## WHAT THIS TASK INVOLVES
Everything from the line containing "zip(*points))), Vector(map(max, zip(*points)))" through the line containing "mixed_colour = 2" should be repeated exactly, and nothing else from the data.

## DATASET CONTENT

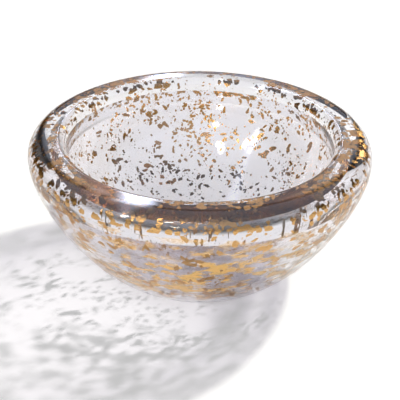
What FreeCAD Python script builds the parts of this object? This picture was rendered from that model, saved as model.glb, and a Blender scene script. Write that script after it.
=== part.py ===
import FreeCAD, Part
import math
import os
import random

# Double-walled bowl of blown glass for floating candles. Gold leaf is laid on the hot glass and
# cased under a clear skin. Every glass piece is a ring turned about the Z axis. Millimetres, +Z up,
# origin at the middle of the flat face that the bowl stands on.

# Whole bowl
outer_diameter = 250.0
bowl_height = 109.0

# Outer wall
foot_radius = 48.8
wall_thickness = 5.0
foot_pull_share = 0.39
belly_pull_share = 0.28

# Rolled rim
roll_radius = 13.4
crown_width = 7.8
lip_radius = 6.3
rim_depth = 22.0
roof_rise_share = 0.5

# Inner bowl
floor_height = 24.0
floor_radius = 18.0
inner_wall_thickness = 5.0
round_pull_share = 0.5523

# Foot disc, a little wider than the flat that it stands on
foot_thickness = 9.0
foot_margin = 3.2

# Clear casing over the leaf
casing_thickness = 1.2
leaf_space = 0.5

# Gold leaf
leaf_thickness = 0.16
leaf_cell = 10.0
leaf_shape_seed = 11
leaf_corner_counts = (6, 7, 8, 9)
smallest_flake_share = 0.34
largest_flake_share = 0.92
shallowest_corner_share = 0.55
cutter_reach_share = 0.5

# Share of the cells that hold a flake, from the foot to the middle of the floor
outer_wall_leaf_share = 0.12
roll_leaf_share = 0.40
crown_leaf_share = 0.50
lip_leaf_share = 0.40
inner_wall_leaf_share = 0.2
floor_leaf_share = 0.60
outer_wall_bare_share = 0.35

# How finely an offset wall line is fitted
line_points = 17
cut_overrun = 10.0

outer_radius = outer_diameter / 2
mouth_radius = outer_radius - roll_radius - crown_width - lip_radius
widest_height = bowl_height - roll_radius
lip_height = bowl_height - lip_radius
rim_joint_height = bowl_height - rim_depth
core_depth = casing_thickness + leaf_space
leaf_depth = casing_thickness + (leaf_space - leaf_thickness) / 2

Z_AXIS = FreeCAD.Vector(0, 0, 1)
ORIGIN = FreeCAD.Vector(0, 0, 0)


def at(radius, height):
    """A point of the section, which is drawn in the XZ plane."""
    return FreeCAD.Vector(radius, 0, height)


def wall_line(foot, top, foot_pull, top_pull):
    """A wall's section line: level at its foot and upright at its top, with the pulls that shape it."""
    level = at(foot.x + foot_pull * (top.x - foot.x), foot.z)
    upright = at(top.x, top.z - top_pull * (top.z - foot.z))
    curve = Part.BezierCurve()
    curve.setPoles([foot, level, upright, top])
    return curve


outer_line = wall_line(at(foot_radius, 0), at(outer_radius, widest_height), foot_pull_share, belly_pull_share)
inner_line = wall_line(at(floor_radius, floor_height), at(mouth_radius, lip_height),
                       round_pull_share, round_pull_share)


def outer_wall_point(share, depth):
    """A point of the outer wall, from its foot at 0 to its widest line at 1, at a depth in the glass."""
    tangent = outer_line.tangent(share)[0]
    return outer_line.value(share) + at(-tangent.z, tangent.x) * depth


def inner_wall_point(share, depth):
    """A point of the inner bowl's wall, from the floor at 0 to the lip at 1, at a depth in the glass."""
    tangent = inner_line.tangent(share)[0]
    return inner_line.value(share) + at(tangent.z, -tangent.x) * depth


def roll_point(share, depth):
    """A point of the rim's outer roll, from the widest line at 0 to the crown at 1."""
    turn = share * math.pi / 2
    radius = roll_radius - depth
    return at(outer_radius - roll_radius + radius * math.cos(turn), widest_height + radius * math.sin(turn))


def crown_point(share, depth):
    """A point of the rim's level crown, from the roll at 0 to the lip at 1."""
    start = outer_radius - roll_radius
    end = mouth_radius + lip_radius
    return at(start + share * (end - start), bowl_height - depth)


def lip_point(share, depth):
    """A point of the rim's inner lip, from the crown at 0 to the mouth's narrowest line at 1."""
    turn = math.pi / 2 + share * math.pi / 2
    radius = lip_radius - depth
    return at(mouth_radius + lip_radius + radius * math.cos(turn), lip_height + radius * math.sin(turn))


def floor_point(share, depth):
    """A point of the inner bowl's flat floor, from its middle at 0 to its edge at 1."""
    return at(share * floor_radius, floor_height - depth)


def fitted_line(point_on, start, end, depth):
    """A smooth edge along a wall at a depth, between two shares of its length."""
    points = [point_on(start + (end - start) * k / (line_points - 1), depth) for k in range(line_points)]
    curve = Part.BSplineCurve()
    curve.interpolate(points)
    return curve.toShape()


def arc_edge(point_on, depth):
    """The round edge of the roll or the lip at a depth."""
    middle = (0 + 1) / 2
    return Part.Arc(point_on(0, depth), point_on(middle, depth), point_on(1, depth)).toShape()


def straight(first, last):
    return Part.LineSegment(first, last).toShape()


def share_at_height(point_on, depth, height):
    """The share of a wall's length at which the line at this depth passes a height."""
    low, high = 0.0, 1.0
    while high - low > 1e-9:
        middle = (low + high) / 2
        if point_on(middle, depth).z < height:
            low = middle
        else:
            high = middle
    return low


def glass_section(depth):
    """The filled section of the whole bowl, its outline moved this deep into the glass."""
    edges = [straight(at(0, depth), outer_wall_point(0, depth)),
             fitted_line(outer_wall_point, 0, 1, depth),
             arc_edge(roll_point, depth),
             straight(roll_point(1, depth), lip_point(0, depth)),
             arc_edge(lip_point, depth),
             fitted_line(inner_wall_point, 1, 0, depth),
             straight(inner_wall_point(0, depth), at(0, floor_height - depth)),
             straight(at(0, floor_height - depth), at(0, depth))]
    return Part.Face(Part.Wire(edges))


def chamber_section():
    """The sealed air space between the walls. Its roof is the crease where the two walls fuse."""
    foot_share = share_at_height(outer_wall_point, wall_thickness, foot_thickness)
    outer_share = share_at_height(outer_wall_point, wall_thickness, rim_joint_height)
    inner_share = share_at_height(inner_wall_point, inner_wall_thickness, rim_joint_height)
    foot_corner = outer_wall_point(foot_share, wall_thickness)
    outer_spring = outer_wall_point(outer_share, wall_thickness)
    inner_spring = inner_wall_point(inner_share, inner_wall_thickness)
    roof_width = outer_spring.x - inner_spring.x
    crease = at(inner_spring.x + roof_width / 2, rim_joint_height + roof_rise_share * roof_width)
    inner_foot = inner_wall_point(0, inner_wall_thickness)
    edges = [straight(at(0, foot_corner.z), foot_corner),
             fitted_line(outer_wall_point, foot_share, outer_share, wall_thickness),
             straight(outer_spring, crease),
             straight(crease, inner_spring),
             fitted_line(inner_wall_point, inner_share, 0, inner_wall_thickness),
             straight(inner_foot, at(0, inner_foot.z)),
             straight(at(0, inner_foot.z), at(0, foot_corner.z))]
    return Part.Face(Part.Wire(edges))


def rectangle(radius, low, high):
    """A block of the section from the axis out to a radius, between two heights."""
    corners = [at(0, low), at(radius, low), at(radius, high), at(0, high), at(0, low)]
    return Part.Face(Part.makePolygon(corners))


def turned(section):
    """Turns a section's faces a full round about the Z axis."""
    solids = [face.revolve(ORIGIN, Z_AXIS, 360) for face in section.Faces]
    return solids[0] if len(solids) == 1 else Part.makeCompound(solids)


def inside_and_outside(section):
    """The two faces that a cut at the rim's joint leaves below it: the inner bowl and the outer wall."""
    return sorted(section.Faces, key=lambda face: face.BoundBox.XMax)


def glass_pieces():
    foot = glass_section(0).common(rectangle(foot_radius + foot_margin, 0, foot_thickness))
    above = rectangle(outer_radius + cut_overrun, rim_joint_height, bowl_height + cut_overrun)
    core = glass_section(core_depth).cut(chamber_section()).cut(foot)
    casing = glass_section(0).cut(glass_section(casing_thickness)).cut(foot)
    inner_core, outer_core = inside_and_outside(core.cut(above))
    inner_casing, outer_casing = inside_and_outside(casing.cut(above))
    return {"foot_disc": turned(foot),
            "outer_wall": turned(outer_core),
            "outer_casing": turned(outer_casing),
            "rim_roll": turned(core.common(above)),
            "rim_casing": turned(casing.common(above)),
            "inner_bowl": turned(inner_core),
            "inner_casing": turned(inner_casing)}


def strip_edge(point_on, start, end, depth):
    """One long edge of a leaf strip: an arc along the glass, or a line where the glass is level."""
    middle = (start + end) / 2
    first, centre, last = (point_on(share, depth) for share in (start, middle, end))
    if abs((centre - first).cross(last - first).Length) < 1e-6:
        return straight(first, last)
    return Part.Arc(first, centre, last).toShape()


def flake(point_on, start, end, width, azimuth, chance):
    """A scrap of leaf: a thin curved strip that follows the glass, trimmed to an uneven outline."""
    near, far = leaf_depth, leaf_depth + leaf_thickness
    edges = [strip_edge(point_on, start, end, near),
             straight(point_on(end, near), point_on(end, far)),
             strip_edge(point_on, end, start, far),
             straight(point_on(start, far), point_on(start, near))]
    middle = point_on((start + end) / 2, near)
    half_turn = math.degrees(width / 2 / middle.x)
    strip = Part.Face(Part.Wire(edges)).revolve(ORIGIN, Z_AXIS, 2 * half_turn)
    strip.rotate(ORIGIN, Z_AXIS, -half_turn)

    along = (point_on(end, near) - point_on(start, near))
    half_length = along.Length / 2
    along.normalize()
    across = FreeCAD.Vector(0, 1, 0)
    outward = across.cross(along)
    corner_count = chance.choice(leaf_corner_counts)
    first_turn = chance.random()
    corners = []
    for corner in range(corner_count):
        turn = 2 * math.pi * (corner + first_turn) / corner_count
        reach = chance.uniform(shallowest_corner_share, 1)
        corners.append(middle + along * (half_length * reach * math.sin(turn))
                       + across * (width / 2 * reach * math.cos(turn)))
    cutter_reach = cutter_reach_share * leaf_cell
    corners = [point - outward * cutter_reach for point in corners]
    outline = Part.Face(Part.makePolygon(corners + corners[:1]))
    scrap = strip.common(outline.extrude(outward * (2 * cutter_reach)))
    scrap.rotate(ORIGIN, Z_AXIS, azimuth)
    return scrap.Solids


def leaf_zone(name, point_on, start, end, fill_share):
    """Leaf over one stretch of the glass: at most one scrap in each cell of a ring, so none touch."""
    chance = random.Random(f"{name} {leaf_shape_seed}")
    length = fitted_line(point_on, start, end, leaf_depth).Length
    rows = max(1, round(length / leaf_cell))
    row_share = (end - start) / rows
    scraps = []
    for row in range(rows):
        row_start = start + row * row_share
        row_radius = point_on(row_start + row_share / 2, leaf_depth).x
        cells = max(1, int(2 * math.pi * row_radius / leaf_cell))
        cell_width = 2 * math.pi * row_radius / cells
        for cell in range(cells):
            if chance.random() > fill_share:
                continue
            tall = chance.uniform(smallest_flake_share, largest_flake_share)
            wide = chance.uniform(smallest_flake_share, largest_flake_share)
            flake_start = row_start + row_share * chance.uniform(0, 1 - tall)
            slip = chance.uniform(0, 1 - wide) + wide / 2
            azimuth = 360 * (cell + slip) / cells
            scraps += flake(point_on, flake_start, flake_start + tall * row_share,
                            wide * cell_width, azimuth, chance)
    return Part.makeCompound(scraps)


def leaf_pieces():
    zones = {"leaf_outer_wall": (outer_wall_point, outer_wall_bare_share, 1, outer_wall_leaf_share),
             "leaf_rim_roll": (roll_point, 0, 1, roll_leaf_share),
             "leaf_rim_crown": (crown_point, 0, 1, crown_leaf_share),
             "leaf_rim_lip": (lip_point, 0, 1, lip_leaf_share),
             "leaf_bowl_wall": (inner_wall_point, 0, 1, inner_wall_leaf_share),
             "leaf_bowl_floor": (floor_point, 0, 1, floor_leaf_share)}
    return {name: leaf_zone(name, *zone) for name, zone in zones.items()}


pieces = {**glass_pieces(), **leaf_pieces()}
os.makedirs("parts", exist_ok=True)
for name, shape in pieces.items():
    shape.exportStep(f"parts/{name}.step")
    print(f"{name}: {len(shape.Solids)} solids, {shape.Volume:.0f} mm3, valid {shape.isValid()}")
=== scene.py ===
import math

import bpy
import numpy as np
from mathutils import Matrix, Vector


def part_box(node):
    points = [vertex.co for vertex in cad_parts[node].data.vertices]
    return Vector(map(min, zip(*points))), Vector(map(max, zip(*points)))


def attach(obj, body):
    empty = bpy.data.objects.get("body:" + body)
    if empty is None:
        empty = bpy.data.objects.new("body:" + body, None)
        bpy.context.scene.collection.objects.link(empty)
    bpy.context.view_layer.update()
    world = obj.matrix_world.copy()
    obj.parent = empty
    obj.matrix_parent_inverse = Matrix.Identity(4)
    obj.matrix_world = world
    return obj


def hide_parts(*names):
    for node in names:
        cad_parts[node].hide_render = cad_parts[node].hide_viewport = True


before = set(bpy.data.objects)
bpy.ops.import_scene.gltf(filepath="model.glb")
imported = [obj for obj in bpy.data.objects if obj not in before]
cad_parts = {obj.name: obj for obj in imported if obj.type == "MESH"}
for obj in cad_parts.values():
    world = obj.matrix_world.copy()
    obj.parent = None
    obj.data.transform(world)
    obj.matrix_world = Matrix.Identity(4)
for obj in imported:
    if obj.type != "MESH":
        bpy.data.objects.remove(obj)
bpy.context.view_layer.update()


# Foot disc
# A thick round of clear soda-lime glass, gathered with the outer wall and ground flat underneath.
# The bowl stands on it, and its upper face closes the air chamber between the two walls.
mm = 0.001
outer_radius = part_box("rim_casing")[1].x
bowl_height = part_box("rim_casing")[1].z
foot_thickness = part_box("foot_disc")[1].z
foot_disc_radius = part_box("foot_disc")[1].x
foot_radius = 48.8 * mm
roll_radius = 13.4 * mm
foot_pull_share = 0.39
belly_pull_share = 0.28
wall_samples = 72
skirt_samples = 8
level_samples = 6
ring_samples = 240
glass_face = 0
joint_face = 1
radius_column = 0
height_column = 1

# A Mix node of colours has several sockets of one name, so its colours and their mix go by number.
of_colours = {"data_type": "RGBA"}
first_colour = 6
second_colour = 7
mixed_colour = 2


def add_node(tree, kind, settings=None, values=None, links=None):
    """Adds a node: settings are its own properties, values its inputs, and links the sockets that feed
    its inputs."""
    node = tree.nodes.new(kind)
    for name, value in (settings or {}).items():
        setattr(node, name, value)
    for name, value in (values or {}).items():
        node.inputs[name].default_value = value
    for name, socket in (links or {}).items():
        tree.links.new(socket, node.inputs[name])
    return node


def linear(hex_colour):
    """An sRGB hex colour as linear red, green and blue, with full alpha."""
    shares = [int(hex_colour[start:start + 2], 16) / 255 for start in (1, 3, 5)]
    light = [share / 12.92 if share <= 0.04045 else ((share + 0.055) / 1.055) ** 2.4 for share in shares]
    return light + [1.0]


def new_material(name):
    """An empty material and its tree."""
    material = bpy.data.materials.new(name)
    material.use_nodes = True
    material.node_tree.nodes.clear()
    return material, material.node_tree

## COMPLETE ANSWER
    return Vector(map(min, zip(*points))), Vector(map(max, zip(*points)))


def attach(obj, body):
    empty = bpy.data.objects.get("body:" + body)
    if empty is None:
        empty = bpy.data.objects.new("body:" + body, None)
        bpy.context.scene.collection.objects.link(empty)
    bpy.context.view_layer.update()
    world = obj.matrix_world.copy()
    obj.parent = empty
    obj.matrix_parent_inverse = Matrix.Identity(4)
    obj.matrix_world = world
    return obj


def hide_parts(*names):
    for node in names:
        cad_parts[node].hide_render = cad_parts[node].hide_viewport = True


before = set(bpy.data.objects)
bpy.ops.import_scene.gltf(filepath="model.glb")
imported = [obj for obj in bpy.data.objects if obj not in before]
cad_parts = {obj.name: obj for obj in imported if obj.type == "MESH"}
for obj in cad_parts.values():
    world = obj.matrix_world.copy()
    obj.parent = None
    obj.data.transform(world)
    obj.matrix_world = Matrix.Identity(4)
for obj in imported:
    if obj.type != "MESH":
        bpy.data.objects.remove(obj)
bpy.context.view_layer.update()


# Foot disc
# A thick round of clear soda-lime glass, gathered with the outer wall and ground flat underneath.
# The bowl stands on it, and its upper face closes the air chamber between the two walls.
mm = 0.001
outer_radius = part_box("rim_casing")[1].x
bowl_height = part_box("rim_casing")[1].z
foot_thickness = part_box("foot_disc")[1].z
foot_disc_radius = part_box("foot_disc")[1].x
foot_radius = 48.8 * mm
roll_radius = 13.4 * mm
foot_pull_share = 0.39
belly_pull_share = 0.28
wall_samples = 72
skirt_samples = 8
level_samples = 6
ring_samples = 240
glass_face = 0
joint_face = 1
radius_column = 0
height_column = 1

# A Mix node of colours has several sockets of one name, so its colours and their mix go by number.
of_colours = {"data_type": "RGBA"}
first_colour = 6
second_colour = 7
mixed_colour = 2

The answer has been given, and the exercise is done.